Severely obese patients undergoing weight loss surgery are more likely to have increased fracture risks both before and after the surgical procedure compared to obese and non-obese people who don't need surgery, finds a large study published by The BMJ this week.
Obesity may not be as protective for fracture as originally thought, say the authors, and they suggest that fracture risk assessment and management should be part of weight loss care.
Guidelines should be followed on patient adherence to dietary supplements and physical activity, and patients should be referred to bone specialists if fracture risk is considered high.
Benefits and risks of surgery should be considered on an individual basis to propose the type of surgical procedure best suited to the patient as the efficacy of weight loss surgeries differs in terms of resolution of chronic conditions, they add.
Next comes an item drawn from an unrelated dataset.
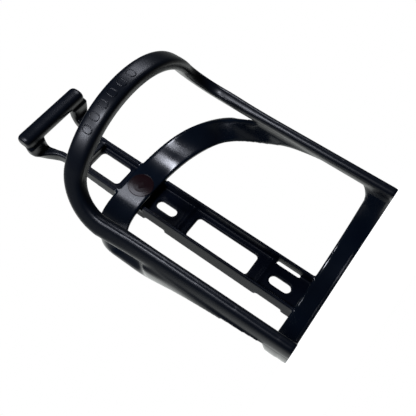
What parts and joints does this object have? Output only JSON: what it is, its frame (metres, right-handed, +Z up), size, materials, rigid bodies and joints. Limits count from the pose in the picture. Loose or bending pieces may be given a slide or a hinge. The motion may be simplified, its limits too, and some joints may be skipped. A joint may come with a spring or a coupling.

The study, carried out by researchers in Canada, examined the incidence and sites of fracture in severely obese patients who had undergone weight loss surgery, and compared them to obese and non-obese controls matched for sex and age.
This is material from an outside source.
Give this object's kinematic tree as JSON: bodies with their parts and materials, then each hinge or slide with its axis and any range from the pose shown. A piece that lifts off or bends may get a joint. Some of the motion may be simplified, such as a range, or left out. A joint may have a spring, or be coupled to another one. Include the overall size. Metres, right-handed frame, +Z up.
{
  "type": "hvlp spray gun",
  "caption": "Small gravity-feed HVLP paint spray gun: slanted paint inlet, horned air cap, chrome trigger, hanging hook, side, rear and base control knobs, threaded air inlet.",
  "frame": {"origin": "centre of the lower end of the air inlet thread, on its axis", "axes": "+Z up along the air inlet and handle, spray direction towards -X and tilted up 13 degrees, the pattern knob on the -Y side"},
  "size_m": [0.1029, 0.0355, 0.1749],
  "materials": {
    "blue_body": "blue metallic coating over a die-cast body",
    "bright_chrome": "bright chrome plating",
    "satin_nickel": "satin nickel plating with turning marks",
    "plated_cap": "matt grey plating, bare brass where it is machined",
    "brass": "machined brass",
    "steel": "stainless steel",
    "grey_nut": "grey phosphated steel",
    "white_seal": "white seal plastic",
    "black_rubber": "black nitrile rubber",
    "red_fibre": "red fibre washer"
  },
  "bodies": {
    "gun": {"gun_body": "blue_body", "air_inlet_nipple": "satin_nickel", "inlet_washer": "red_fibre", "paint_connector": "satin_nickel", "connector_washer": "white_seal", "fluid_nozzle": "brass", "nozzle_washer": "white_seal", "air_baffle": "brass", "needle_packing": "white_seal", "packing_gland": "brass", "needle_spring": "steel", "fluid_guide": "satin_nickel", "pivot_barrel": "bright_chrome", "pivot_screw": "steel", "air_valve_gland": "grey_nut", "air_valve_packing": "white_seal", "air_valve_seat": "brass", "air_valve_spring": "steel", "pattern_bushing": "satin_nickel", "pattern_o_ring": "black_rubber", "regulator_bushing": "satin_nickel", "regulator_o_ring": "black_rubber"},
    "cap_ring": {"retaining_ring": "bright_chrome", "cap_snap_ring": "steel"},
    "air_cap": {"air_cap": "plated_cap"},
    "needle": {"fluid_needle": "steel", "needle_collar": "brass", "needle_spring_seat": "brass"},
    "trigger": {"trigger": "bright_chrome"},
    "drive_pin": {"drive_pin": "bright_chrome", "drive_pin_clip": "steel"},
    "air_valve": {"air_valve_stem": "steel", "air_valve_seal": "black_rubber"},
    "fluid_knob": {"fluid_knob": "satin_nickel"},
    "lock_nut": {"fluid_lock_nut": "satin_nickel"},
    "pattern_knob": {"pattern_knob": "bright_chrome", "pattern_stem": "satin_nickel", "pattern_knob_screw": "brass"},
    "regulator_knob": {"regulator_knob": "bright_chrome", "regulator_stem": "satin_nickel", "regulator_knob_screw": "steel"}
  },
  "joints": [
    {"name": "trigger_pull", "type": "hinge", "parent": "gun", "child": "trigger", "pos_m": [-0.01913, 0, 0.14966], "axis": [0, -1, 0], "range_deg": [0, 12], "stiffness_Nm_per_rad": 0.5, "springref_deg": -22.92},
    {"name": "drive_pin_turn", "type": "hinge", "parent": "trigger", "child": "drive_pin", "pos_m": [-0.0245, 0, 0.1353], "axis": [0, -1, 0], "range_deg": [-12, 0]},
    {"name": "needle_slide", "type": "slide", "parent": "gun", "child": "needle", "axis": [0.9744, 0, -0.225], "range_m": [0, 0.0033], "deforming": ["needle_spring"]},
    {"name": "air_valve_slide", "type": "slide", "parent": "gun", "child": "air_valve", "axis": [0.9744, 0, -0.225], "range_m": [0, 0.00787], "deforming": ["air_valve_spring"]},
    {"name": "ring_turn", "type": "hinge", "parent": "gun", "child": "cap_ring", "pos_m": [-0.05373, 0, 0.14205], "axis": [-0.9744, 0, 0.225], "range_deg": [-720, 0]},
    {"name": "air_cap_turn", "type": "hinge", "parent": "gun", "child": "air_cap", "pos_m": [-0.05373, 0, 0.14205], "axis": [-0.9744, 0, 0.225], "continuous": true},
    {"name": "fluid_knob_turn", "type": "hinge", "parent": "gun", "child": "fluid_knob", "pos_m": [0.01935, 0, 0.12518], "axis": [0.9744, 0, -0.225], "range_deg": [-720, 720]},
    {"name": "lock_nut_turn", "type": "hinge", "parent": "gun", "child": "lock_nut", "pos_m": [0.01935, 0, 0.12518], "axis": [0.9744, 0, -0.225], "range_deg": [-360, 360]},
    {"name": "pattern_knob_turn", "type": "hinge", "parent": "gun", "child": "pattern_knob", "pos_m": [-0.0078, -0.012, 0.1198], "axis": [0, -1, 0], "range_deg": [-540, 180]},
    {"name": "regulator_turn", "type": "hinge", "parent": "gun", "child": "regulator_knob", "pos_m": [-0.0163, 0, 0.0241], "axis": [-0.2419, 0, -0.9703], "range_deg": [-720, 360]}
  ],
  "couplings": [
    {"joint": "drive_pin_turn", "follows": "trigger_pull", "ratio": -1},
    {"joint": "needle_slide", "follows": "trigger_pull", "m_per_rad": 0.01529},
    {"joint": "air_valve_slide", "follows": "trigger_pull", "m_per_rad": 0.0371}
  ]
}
Data was analysed from the Quebec Integrated Chronic Diseases Surveillance System (QICDSS) on 12,676 patients, and 38,028 obese and 126,760 non-obese people in the control groups between 2001-2014.
Before surgery, 10.5% patients in the weight loss surgery group had at least one fracture compared with 8.1% obese and 6.6% non-obese people in the control groups.
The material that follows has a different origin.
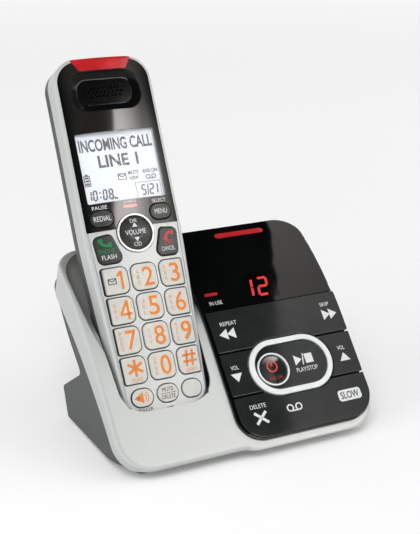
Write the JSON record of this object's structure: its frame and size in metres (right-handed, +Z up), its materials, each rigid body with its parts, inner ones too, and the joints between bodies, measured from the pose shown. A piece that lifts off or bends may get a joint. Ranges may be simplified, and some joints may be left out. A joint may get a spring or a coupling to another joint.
{
  "type": "cordless telephone with answering machine base",
  "caption": "Cordless telephone resting in a sloping charging base whose black control panel is an answering machine",
  "frame": {"origin": "middle of the bounding box on the table, under the rubber feet", "axes": "X to the right as one faces the keys, Y to the back, Z up"},
  "size_m": [0.138, 0.121, 0.1818],
  "materials": {
    "silver_plastic": "satin",
    "dark_plastic": "fine texture",
    "black_panel": "gloss",
    "handset_panel": "gloss",
    "black_button": "gloss",
    "counter_face": "gloss",
    "red_lens": "gloss",
    "white_ring": "gloss",
    "pale_key": "satin",
    "dark_key": "gloss",
    "clear_window": "polished",
    "lcd_face": "satin",
    "circuit_board": "satin",
    "speaker_frame": "satin",
    "contact_metal": "bright",
    "rubber_pad": "matt",
    "silicone_sheet": "matt",
    "screw_steel": "zinc plated",
    "socket_plastic": "satin",
    "cell_sleeve": "sleeved"
  },
  "bodies": {
    "base": {"answer_button_oval": "white_ring", "answer_button_ring": "white_ring", "base_bottom_housing": "dark_plastic", "base_circuit_board": "circuit_board", "base_screws": "screw_steel", "base_speaker": "speaker_frame", "base_top_housing": "silver_plastic", "charging_contacts": "contact_metal", "control_panel": "black_panel", "in_use_light": "red_lens", "line_jack": "socket_plastic", "message_display": "counter_face", "new_message_light": "red_lens", "power_jack": "socket_plastic", "rubber_feet": "rubber_pad"},
    "handset": {"battery_pack": "cell_sleeve", "charge_light": "red_lens", "display_window": "clear_window", "earpiece_speaker": "speaker_frame", "face_panel": "handset_panel", "handset_circuit_board": "circuit_board", "handset_contacts": "contact_metal", "handset_front_housing": "silver_plastic", "handset_rear_housing": "dark_plastic", "handset_screws": "screw_steel", "keypad_membrane": "silicone_sheet", "lcd_screen": "lcd_face", "microphone": "speaker_frame", "navigation_ring": "white_ring", "ringer_lens": "red_lens"},
    "key_1": {"key_1": "pale_key"},
    "key_2": {"key_2": "pale_key"},
    "key_3": {"key_3": "pale_key"},
    "key_4": {"key_4": "pale_key"},
    "key_5": {"key_5": "pale_key"},
    "key_6": {"key_6": "pale_key"},
    "key_7": {"key_7": "pale_key"},
    "key_8": {"key_8": "pale_key"},
    "key_9": {"key_9": "pale_key"},
    "key_star": {"key_star": "pale_key"},
    "key_0": {"key_0": "pale_key"},
    "key_hash": {"key_hash": "pale_key"},
    "speaker_key": {"speaker_key": "pale_key"},
    "mute_key": {"mute_key": "pale_key"},
    "boost_key": {"boost_key": "pale_key"},
    "redial_key": {"redial_key": "dark_key"},
    "menu_key": {"menu_key": "dark_key"},
    "phone_key": {"phone_key": "dark_key"},
    "off_key": {"off_key": "dark_key"},
    "volume_down_button": {"volume_down_button": "black_button"},
    "volume_up_button": {"volume_up_button": "black_button"},
    "play_stop_button": {"play_stop_button": "black_button"},
    "answer_on_button": {"answer_on_button": "black_button"},
    "repeat_skip_rocker": {"repeat_skip_rocker": "black_button"},
    "delete_slow_rocker": {"delete_slow_rocker": "black_button"},
    "navigation_key": {"navigation_key": "dark_key"},
    "battery_cover": {"battery_cover": "dark_plastic"}
  },
  "joints": [
    {"name": "handset_lift", "type": "slide", "parent": "base", "child": "handset", "axis": [0, 0.4571, 0.8894], "range_m": [0, 0.11]},
    {"name": "battery_cover_slide", "type": "slide", "parent": "handset", "child": "battery_cover", "axis": [0, -0.4571, -0.8894], "range_m": [0, 0.004]},
    {"name": "key_1_press", "type": "slide", "parent": "handset", "child": "key_1", "axis": [0, 0.8894, -0.4571], "range_m": [0, 0.0008], "stiffness_N_per_m": 300},
    {"name": "key_2_press", "type": "slide", "parent": "handset", "child": "key_2", "axis": [0, 0.8894, -0.4571], "range_m": [0, 0.0008], "stiffness_N_per_m": 300},
    {"name": "key_3_press", "type": "slide", "parent": "handset", "child": "key_3", "axis": [0, 0.8894, -0.4571], "range_m": [0, 0.0008], "stiffness_N_per_m": 300},
    {"name": "key_4_press", "type": "slide", "parent": "handset", "child": "key_4", "axis": [0, 0.8894, -0.4571], "range_m": [0, 0.0008], "stiffness_N_per_m": 300},
    {"name": "key_5_press", "type": "slide", "parent": "handset", "child": "key_5", "axis": [0, 0.8894, -0.4571], "range_m": [0, 0.0008], "stiffness_N_per_m": 300},
    {"name": "key_6_press", "type": "slide", "parent": "handset", "child": "key_6", "axis": [0, 0.8894, -0.4571], "range_m": [0, 0.0008], "stiffness_N_per_m": 300},
    {"name": "key_7_press", "type": "slide", "parent": "handset", "child": "key_7", "axis": [0, 0.8894, -0.4571], "range_m": [0, 0.0008], "stiffness_N_per_m": 300},
    {"name": "key_8_press", "type": "slide", "parent": "handset", "child": "key_8", "axis": [0, 0.8894, -0.4571], "range_m": [0, 0.0008], "stiffness_N_per_m": 300},
    {"name": "key_9_press", "type": "slide", "parent": "handset", "child": "key_9", "axis": [0, 0.8894, -0.4571], "range_m": [0, 0.0008], "stiffness_N_per_m": 300},
    {"name": "key_star_press", "type": "slide", "parent": "handset", "child": "key_star", "axis": [0, 0.8894, -0.4571], "range_m": [0, 0.0008], "stiffness_N_per_m": 300},
    {"name": "key_0_press", "type": "slide", "parent": "handset", "child": "key_0", "axis": [0, 0.8894, -0.4571], "range_m": [0, 0.0008], "stiffness_N_per_m": 300},
    {"name": "key_hash_press", "type": "slide", "parent": "handset", "child": "key_hash", "axis": [0, 0.8894, -0.4571], "range_m": [0, 0.0008], "stiffness_N_per_m": 300},
    {"name": "speaker_key_press", "type": "slide", "parent": "handset", "child": "speaker_key", "axis": [0, 0.8894, -0.4571], "range_m": [0, 0.0008], "stiffness_N_per_m": 300},
    {"name": "mute_key_press", "type": "slide", "parent": "handset", "child": "mute_key", "axis": [0, 0.8894, -0.4571], "range_m": [0, 0.0008], "stiffness_N_per_m": 300},
    {"name": "boost_key_press", "type": "slide", "parent": "handset", "child": "boost_key", "axis": [0, 0.8894, -0.4571], "range_m": [0, 0.0008], "stiffness_N_per_m": 300},
    {"name": "redial_key_press", "type": "slide", "parent": "handset", "child": "redial_key", "axis": [0, 0.8894, -0.4571], "range_m": [0, 0.0008], "stiffness_N_per_m": 300},
    {"name": "menu_key_press", "type": "slide", "parent": "handset", "child": "menu_key", "axis": [0, 0.8894, -0.4571], "range_m": [0, 0.0008], "stiffness_N_per_m": 300},
    {"name": "phone_key_press", "type": "slide", "parent": "handset", "child": "phone_key", "axis": [0, 0.8894, -0.4571], "range_m": [0, 0.0008], "stiffness_N_per_m": 300},
    {"name": "off_key_press", "type": "slide", "parent": "handset", "child": "off_key", "axis": [0, 0.8894, -0.4571], "range_m": [0, 0.0008], "stiffness_N_per_m": 300},
    {"name": "navigation_key_rock", "type": "hinge", "parent": "handset", "child": "navigation_key", "pos_m": [-0.037, 0.00101, 0.10231], "axis": [1, 0, 0], "range_deg": [-3, 3], "stiffness_Nm_per_rad": 0.02},
    {"name": "volume_down_button_press", "type": "slide", "parent": "base", "child": "volume_down_button", "axis": [0, 0.7385, -0.6743], "range_m": [0, 0.0008], "stiffness_N_per_m": 300},
    {"name": "volume_up_button_press", "type": "slide", "parent": "base", "child": "volume_up_button", "axis": [0, 0.7385, -0.6743], "range_m": [0, 0.0008], "stiffness_N_per_m": 300},
    {"name": "play_stop_button_press", "type": "slide", "parent": "base", "child": "play_stop_button", "axis": [0, 0.7385, -0.6743], "range_m": [0, 0.0008], "stiffness_N_per_m": 300},
    {"name": "answer_on_button_press", "type": "slide", "parent": "base", "child": "answer_on_button", "axis": [0, 0.7385, -0.6743], "range_m": [0, 0.0008], "stiffness_N_per_m": 300},
    {"name": "repeat_skip_rock", "type": "hinge", "parent": "base", "child": "repeat_skip_rocker", "pos_m": [0.0307, -0.0275, 0.0426], "axis": [0, 0.6743, 0.7385], "range_deg": [-1.2, 1.2], "stiffness_Nm_per_rad": 0.3},
    {"name": "delete_slow_rock", "type": "hinge", "parent": "base", "child": "delete_slow_rocker", "pos_m": [0.0307, -0.0275, 0.0426], "axis": [0, 0.6743, 0.7385], "range_deg": [-1.2, 1.2], "stiffness_Nm_per_rad": 0.3}
  ]
}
After a mean follow-up of 4.4 years, 4.1% of the weight loss surgery patients had at least one fracture compared with 2.7% of obese and 2.4% of non-obese groups. The median time to first fracture was 3.9 years.
These increased fracture risks remained high even after adjusting for fracture history, number of comorbidities, material and social deprivation, and area of residence.
The post-operative fracture risk changed from a pattern associated with obesity in the distal lower limb fracture, to a pattern typical of osteoporosis in the upper limb, clinical spine, pelvis, hip and femur.
The authors speculate that the increased fracture risks are due to falls and obesity related conditions, such as type 2 diabetes, as well as anatomical changes, and nutritional deficiencies induced by weight loss surgery.
This is an observational study so no firm conclusions can be made about cause and effect, and the authors note several limitations, such as being unable to match participants on body mass index, and not considering other factors that may have caused fractures, such as vitamin intake and drug use.
They conclude by calling for more research on preventative and therapeutic strategies to reduce the adverse effects of weight loss surgery on the bone, because of the "paucity of evidence based guidelines in this area."
In a linked editorial, Marco Bueter, a bariatric surgeon at the University of Zurich, says that this study represents "an important contribution to the evidence" on the management of patients after weight loss surgery. Fracture risk assessment should be considered for all patients, as well as "following guidelines on nutritional supplementation that include the best available evidence."
However, he also calls for more research, especially randomised controlled trials, due to the study's limitations, and explains that "our understanding of bone physiology after [weight loss] surgery remains limited, and the clinical consequences of physiological alterations remain untested by appropriate prospective studies."